To stupify them with dazzling displays of our knowledge of places to street drink, fixed gear bicycle parts, doctors to pilfer benzos from, new fashionable stores you can hang out in and niche band's complete discographies.

One could argue that the following of elitest and fashionable trends in meek backwater Perth is leading to a compliance to the Melbournian ideology of culture, and that this might possibly stop the flood of people catching the tram all the way from Mt Lawley to Swanston St. We are surrounded by the laneway phenomenon taking grip, the low brow art galleries and people willing to turn their backyards into stage space.

And this is a good thing. We are coming to grips, for the most part, that although we are the most isolated city in the world, we are still can be a willing contributer to the global village.

The only thing is that there is definately not a unity around the ideal of bettering Perth, for the sake of the future generations. The idea that we might have to strive to achieve an aim that we might not be able to reap the benefits from is lost on us. The curse of the hedonistic Generation Y. There is only those same groups, crews, gangs and cliques mentioned previously, all operating concurrent to each other, trying to step on each other in order to monopolise OUR city, to achieve a Pinky and the Brain type of high esteem.

Everyone wants to be the top dog, but when will these asiring pitbulls realise everybody living around the Swan River is a big fish in a small pond?

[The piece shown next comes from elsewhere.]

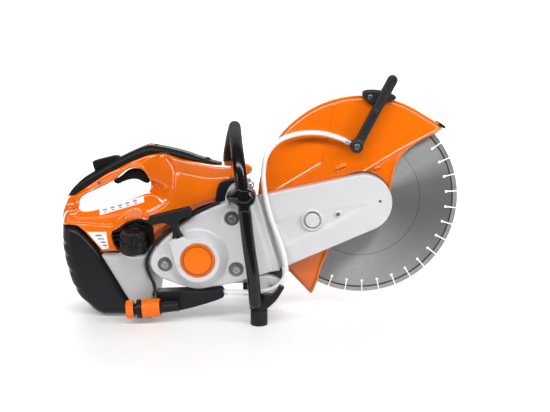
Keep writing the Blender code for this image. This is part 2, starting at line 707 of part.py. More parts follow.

And that is the problem that we are facing at the moment in Perth. In exchange for the immediate recognition of peers, a seemingly upgraded social standing and a few extra useful contacts on your Facebook, we are selling our futures and our following generations futures at cost price. Perth has seen martyrs, trying to open up shops and nights and events, but blowing all professionalism all on a few cheap bottles of gin a week, in all what I could see as an attempt to participate in what I have just described.

Just like in City of God, the people you step on on your way up will have no problem shooting you to shit when you come to your senses and ask for help.